A big win.  The amount of speed lost in overhead here from using the font is
negligible.  We've written programs which do highly interactive graphics in
the grid-like way crossfire does, and pixmaps were just fine.  Of course,
rendering speed would be even less of a concern if crossfire used a client and
a server (see below), since then the one crossfire process wouldn't have all
the rendering load.  In other words, it is concievable that the protocol the
game server sends to the clients would be shorter than the protocol the game
clients would send to the X server, and the I/O load would therefore be better
distributed across the various machines playing.

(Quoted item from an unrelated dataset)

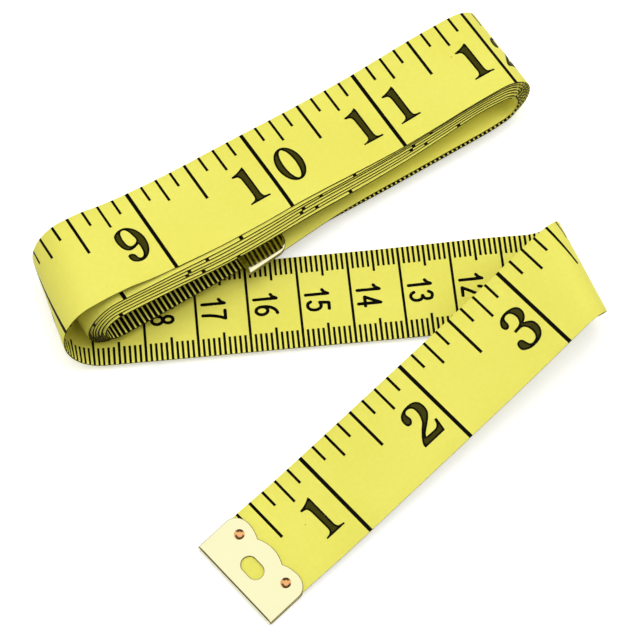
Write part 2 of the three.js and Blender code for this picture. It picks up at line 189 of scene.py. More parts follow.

Storing all of the pixmaps on disk in separate files really isn't an issue
either.  You either "suffer" with a lot of files (big deal) or go ahead and
store them all in one file anyway and write a hacked version of the pixmap
reader to go and get them all at game startup -- much like using a font, only
less reuse of Xlib code.  This is not a very difficult problem.

2) Client-server model.

I strongly suggest that you make this move as early after v1.0 as possible. 
There are plenty of GREAT X games which really want to have a player side and
a server side, but have never gotten that far.  These include XTank, XConq,
and XBattle -- three of the most (if not THE most) popular multi-player X
games.  XTank is in version 5, XConq version 7, and XBattle version 2 (last I
checked).  In all of these cases, we suffer away with one process serving the
entire game, where really each player should be running their own display
program that talks to a central game server.  It would be a shame, IMHO, if
this happened again here.

3) Saved map state.

One feature we'd like to see is the possibility of certain maps not losing
their state after the game ends.  That is, if we ream out the bakery, and the
game is started in the right mode, then it will store the fact that the bakery
is clear for the next game.  Maybe players could be "tied" to a certain game. 
If they leave a certain game, then all the artifacts or special items they
have leave them.

This would make team play possible ...

Anyway these are all just ramblings, and I hope they don't sound too negative
or discouraging.  Crossfire remains a very good game.